[Dataset items]

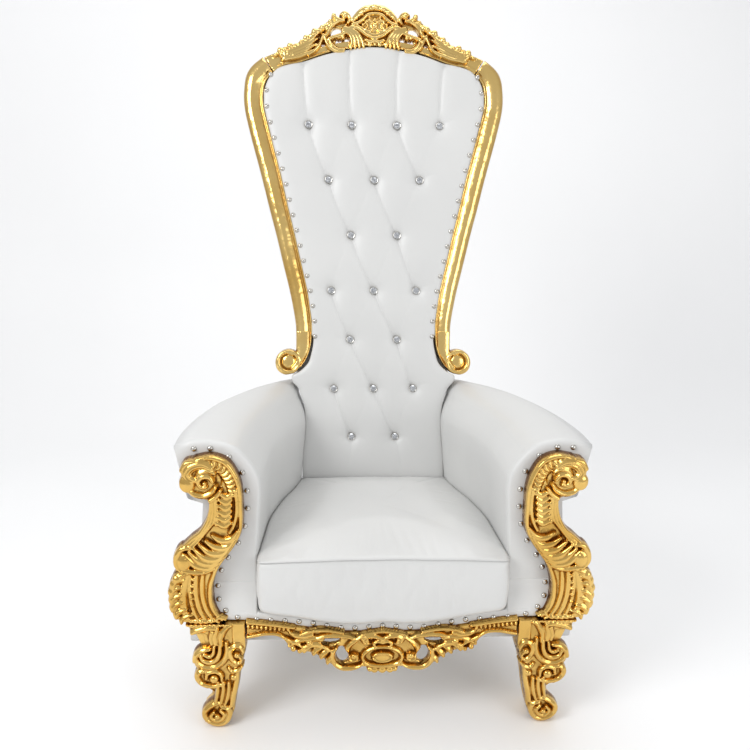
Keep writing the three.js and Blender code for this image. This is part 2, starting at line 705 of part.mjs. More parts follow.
/** One carved front leg: collar, cabochon knee, pinched ankle and scrolled toe. */
function frontLeg() {
  const body = turnedLeg([
    { z: 0, x: [393, 440], y: [6, 84] },
    { z: 10, x: [378, 450], y: [-2, 92] },
    { z: 34, x: [368, 444], y: [0, 92] },
    { z: 56, x: [363, 424], y: [16, 88] },
    { z: 80, x: [359, 424], y: [22, 90] },
    { z: 100, x: [356, 450], y: [18, 96] },
    { z: 134, x: [350, 456], y: [8, 104] },
    { z: 168, x: [343, 458], y: [4, 110] },
    { z: 200, x: [333, 446], y: [6, 112] },
    { z: PLATFORM_BASE - GAP, x: [331, 440], y: [6, 112] },
    { z: PLATFORM_BASE, x: [331, 442], y: [6, CARVED_DEPTH] },
    { z: 246, x: [331, 454], y: [6, CARVED_DEPTH] },
    { z: SEAT_BASE + 19, x: [331, 464], y: [6, CARVED_DEPTH] },
  ]);
  const collar = [
    board([[330, 216], [362, 216], [362, 287], [330, 283]], { y: 3, depth: 20, ease: 2 }),
    carved(
      [[366, 282, 6], [378, 262, 9], [396, 246, 10], [418, 240, 10], [440, 248, 9], [468, 282, 6]],
      { y: -8, depth: 30, steps: 7, rise: 6 },
    ),
  ];
  const knee = [
    cabochon(392, 176, { y: 4, wide: 24, tall: 30, forward: 16 }),
    carved(
      [[372, 206, 5], [360, 184, 6], [362, 158, 7], [380, 138, 7], [404, 136, 6], [420, 150, 5]],
      { y: -8, depth: 34, steps: 4 },
    ),
    carved(
      [[432, 222, 5], [438, 204, 7], [456, 190, 7], [462, 168, 7], [448, 152, 6], [432, 160, 5]],
      { y: -4, depth: 36, steps: 4 },
    ),
    stud(444, 172, 9, { y: -10, depth: 40 }),
  ];
  const shin = [
    carved(
      [[338, 214, 5], [344, 190, 6], [350, 160, 6], [358, 128, 6], [366, 100, 6], [372, 74, 6]],
      { depth: 36, steps: 4 },
    ),
    carved(
      [[404, 132, 5], [430, 134, 7], [454, 128, 7], [460, 110, 6], [448, 96, 6], [424, 100, 6]],
      { y: -4, depth: 40, steps: 4 },
    ),
    stud(438, 114, 9, { y: -8, depth: 40 }),
    carved([[392, 128, 8], [390, 104, 9], [392, 78, 8], [396, 54, 8]], { y: 4, depth: 40, steps: 3 }),
  ];
  const toe = [
    carved(
      [[374, 60, 5], [372, 36, 7], [386, 16, 8], [410, 10, 8], [432, 18, 8], [436, 38, 7], [412, 42, 5]],
      { y: -12, depth: 50 },
    ),
    stud(420, 30, 10, { y: -14, depth: 50 }),
  ];
  const floor = new THREE.BoxGeometry(400, 600, 100).translate(400, 0, -50);
  const behind = new THREE.BoxGeometry(400, 200, 200);
  behind.translate(400, CARVED_DEPTH + 100, PLATFORM_BASE - GAP + 100);
  const inner = new THREE.BoxGeometry(100, 400, 600).translate(329 + GAP - 50, 0, 200);
  const over = new THREE.BoxGeometry(400, 400, 100).translate(400, 0, SEAT_BASE + 20 - GAP + 50);
  return geometryOf(carve([body, ...collar, ...knee, ...shin, ...toe], floor, behind, inner, over));
}

/** One plain rear leg, raked backward. */
function rearLeg() {
  const body = turnedLeg([
    { z: 0, x: [212, 252], y: [588, 628] },
    { z: 22, x: [208, 256], y: [582, 632] },
    { z: 60, x: [212, 248], y: [568, 610] },
    { z: 130, x: [206, 252], y: [532, 588] },
    { z: PLATFORM_BASE - GAP, x: [196, 262], y: [496, 566] },
  ]);
  return geometryOf(solidOf(body));
}

/** The plain rail across the back, between the rear legs. */
function rearRail() {
  return geometryOf(solidOf(new THREE.BoxGeometry(380, 24, 50).translate(0, 545, PLATFORM_BASE - GAP - 25)));
}

// ---------- Assembly ----------

const materials = Object.fromEntries(
  Object.entries({ gilt: GILT, leather: LEATHER, crystal: CRYSTAL }).map(([name, look]) => [
    name,
    Object.assign(new THREE.MeshStandardMaterial(look), { name }),
  ]),
);
const chair = new THREE.Group();
chair.name = "throne";

/** Adds a piece to the chair. */
function add(name, geometry, material) {
  const mesh = new THREE.Mesh(geometry, materials[material]);
  mesh.name = name;
  chair.add(mesh);
}

/** Adds a right-hand piece and its mirror image, whose faces are turned to stay outward. */
function addPair(name, geometry, material) {
  const twin = mirrored(geometry);
  twin.setIndex([...twin.index.array].reverse());
  add(`${name}_right`, geometry, material);
  add(`${name}_left`, twin, material);
}

add("crest_rail", crestRail(), "gilt");
addPair("back_stile", backStile(), "gilt");
add("back_pad", backPad(), "leather");
add("back_panel", backPanel(), "leather");
buttonPlaces().forEach((place, i) => add(`button_${String(i + 1).padStart(2, "0")}`, button(place), "crystal"));
addPair("arm", arm(), "leather");
addPair("arm_facing", armFacing(), "gilt");
add("seat_cushion", seatCushion(), "leather");
add("seat_frame", seatFrame(), "leather");
add("front_apron", frontApron(), "gilt");
addPair("side_apron", sideApron(), "gilt");
add("rear_rail", rearRail(), "gilt");
addPair("front_leg", frontLeg(), "gilt");
addPair("rear_leg", rearLeg(), "gilt");

const extent = new THREE.Box3().setFromObject(chair);
chair.children.forEach((mesh) => mesh.geometry.translate(0, -(extent.min.y + extent.max.y) / 2, -extent.min.z));

export default chair;
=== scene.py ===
"""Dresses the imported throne: carved gilt frame, white buttoned upholstery, crystal buttons and dome nails."""

import logging
import math
from dataclasses import dataclass
from enum import Enum
from typing import Callable, Iterable, Optional, Sequence

import bpy
import numpy as np
import openvdb
from mathutils import Matrix, Vector

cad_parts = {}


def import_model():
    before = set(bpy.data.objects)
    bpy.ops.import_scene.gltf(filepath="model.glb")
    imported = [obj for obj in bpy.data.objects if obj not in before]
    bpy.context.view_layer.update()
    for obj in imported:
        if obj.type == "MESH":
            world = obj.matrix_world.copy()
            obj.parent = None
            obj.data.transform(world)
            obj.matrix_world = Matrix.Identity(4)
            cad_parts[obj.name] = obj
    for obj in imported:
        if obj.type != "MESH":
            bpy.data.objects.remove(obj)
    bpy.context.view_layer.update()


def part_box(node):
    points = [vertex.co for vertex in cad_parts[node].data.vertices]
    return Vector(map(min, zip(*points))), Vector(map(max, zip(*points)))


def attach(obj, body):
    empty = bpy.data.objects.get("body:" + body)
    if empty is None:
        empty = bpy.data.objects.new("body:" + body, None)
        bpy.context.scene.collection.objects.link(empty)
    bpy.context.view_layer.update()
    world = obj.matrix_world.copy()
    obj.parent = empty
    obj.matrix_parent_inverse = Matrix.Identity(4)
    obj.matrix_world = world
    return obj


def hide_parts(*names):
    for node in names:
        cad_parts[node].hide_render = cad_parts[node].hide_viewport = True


Point = tuple[float, ...]
Array = np.ndarray
LOG = logging.getLogger("throne")

MM = 0.001
CELL = 1.5
OUTSIDE = -60.0
WEAR_ROUNDS = 2
RECESS_ROUNDS = 10
RECESS_DEPTH = 3.6
RECLINE = math.radians(10.8)
BACK_FOOT_Y = 0.534
BACK_FOOT_Z = 0.450
ARM_FRONT = 31 * MM


class Side(Enum):
    """The side of the chair that a piece is on, facing it from the front."""

    RIGHT = 1
    LEFT = -1

    @property
    def label(self) -> str:
        """How the side is written in the name of a piece."""
        return self.name.lower()


class Slot(Enum):
    """The three finishes of the chair."""

    GILT = "gilt"
    LEATHER = "leather"
    CRYSTAL = "crystal"


# ---------- Places in the frame ----------


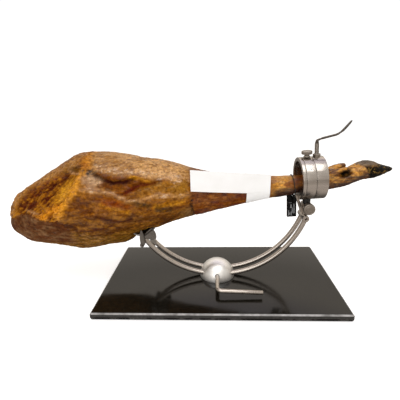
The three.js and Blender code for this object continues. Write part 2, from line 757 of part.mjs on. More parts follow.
// Bar across the two rods under the plate, with a post up to the plate
function cradleCrossBar() {
  const reach = CRADLE_HALF_DEPTH + CRADLE_PLATE + GAP;
  let bar = solid(cylinderAlongY(CROSS_BAR_RADIUS, -reach, reach, CROSS_BAR_X, CROSS_BAR_Z, 20));
  const [postWidth, postDepth, postHeight] = CROSS_BAR_POST;
  const post = new THREE.BoxGeometry(postWidth, postDepth, postHeight)
    .translate(CROSS_BAR_X, 0, CROSS_BAR_Z + postHeight / 2);
  const link = uprightPlate(LINK_LINE, -LINK_DEPTH / 2, LINK_DEPTH);
  bar = bar.add(solid(post));
  for (const y of [-ROD_Y, ROD_Y]) {
    const path = new ArcInFrontPlane(y, ROD_LEFT_ANGLE - 2, ROD_LEFT_ANGLE + 14);
    bar = bar.subtract(solid(roundBar(path, ROD_RADIUS + GAP, 6, 6)));
  }
  return { bar, link };
}

function labelCard() {
  const band = hamSolid(0.5 + LABEL_THICKNESS).intersect(
    solid(new THREE.BoxGeometry(LABEL_RIGHT - LABEL_LEFT, 200, 200)
      .translate((LABEL_LEFT + LABEL_RIGHT) / 2, 0, 215)),
  );
  const flag = uprightPlate(FLAG_LINE, -LABEL_THICKNESS, LABEL_THICKNESS)
    .rotateZ(radians(FLAG_YAW)).translate(...FLAG_START, 0);
  return band.add(solid(flag)).subtract(hamSolid(0.5));
}

// Loop of cord round the shank. It hangs a little below it, where the tag is threaded on.
function cordLoop() {
  return new THREE.TorusGeometry(1, CORD_RADIUS / CORD_HALF_HEIGHT, 6, 28)
    .scale(CORD_HALF_WIDTH, CORD_HALF_HEIGHT, CORD_HALF_HEIGHT)
    .rotateX(Math.PI / 2).rotateZ(Math.PI / 2).rotateY(-radians(CORD_LEAN)).translate(...CORD_CENTRE);
}

function hangingTag() {
  const height = TAG_SIZE[2];
  const card = new THREE.BoxGeometry(...TAG_SIZE)
    .translate(0, 0, -height / 2).rotateY(-radians(TAG_TILT)).translate(...TAG_TOP);
  const hole = cylinderAlongY(TAG_HOLE_RADIUS, 0, 12, ...TAG_HOLE, 16);
  return solid(card).subtract(solid(hole));
}

const cross = cradleCrossBar();
const saddle = cradlePlate();

const model = new THREE.Group();

const stand = new THREE.Group();
stand.add(named('base_slab', baseSlab(), granite));
stand.add(named('hub_dome', hubDome(), polished));
stand.add(named('hub_lever', hubLever(), brushed));
model.add(stand);

const arc = new THREE.Group();
arc.add(named('rod_front', rod(-ROD_Y), brushed));
arc.add(named('rod_rear', rod(ROD_Y), brushed));
arc.add(named('cradle_saddle', saddle, brushed));
arc.add(named('cradle_cross_bar', cross.bar, brushed));
arc.add(named('cradle_link', cross.link, brushed));
arc.add(named('cradle_front_wing', cradleWing(-CRADLE_HALF_DEPTH - CRADLE_PLATE - GAP), brushed));
arc.add(named('cradle_rear_wing', cradleWing(CRADLE_HALF_DEPTH + GAP), brushed));
arc.add(named('cradle_front_strap', strap(-CRADLE_HALF_DEPTH - CRADLE_PLATE - 2 * GAP - STRAP_THICKNESS), brushed));
arc.add(named('cradle_rear_strap', strap(CRADLE_HALF_DEPTH + CRADLE_PLATE + 2 * GAP), brushed));
arc.add(named('end_bar', endBar(), brushed));
arc.add(named('ring_bracket', ringBracket(), brushed));
arc.add(named('swivel_bush', swivelBush(), blackPlastic));
arc.add(named('pivot_knob', pivotKnob(), brushed));
arc.add(named('hock_rest', hockRest(), brushed));
model.add(arc);

const ring = new THREE.Group();
ring.position.set(RING_X, 0, RING_Z);
ring.rotation.y = -radians(RING_TILT);
ring.add(named('ring_flange', ringFlange(), brushed));
ring.add(named('ring_collar', ringCollar(), brushed));
ring.add(named('ring_body', ringBody(), brushed));
ring.add(named('ring_set_screw', setScrew(), polished));
ring.add(named('ring_lock_knob', lockKnob(), brushed));
ring.add(named('screw_nut', screwNut(), brushed));
ring.add(named('clamp_screw', clampScrew(), brushed));
model.add(ring);

model.add(named('ham', hamSolid(0), curedMeat));
model.add(named('label', labelCard(), whiteCard));
model.add(named('tag_cord', cordLoop(), blackCord));
model.add(named('tag', hangingTag(), blackCard));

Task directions
Solely the line containing "const extent = new", the line containing "obj.matrix_parent_inverse = Matrix.Identity(4)", and the lines between them are to be given again, exactly as written.

Task result
const extent = new THREE.Box3().setFromObject(chair);
chair.children.forEach((mesh) => mesh.geometry.translate(0, -(extent.min.y + extent.max.y) / 2, -extent.min.z));

export default chair;
=== scene.py ===
"""Dresses the imported throne: carved gilt frame, white buttoned upholstery, crystal buttons and dome nails."""

import logging
import math
from dataclasses import dataclass
from enum import Enum
from typing import Callable, Iterable, Optional, Sequence

import bpy
import numpy as np
import openvdb
from mathutils import Matrix, Vector

cad_parts = {}


def import_model():
    before = set(bpy.data.objects)
    bpy.ops.import_scene.gltf(filepath="model.glb")
    imported = [obj for obj in bpy.data.objects if obj not in before]
    bpy.context.view_layer.update()
    for obj in imported:
        if obj.type == "MESH":
            world = obj.matrix_world.copy()
            obj.parent = None
            obj.data.transform(world)
            obj.matrix_world = Matrix.Identity(4)
            cad_parts[obj.name] = obj
    for obj in imported:
        if obj.type != "MESH":
            bpy.data.objects.remove(obj)
    bpy.context.view_layer.update()


def part_box(node):
    points = [vertex.co for vertex in cad_parts[node].data.vertices]
    return Vector(map(min, zip(*points))), Vector(map(max, zip(*points)))


def attach(obj, body):
    empty = bpy.data.objects.get("body:" + body)
    if empty is None:
        empty = bpy.data.objects.new("body:" + body, None)
        bpy.context.scene.collection.objects.link(empty)
    bpy.context.view_layer.update()
    world = obj.matrix_world.copy()
    obj.parent = empty
    obj.matrix_parent_inverse = Matrix.Identity(4)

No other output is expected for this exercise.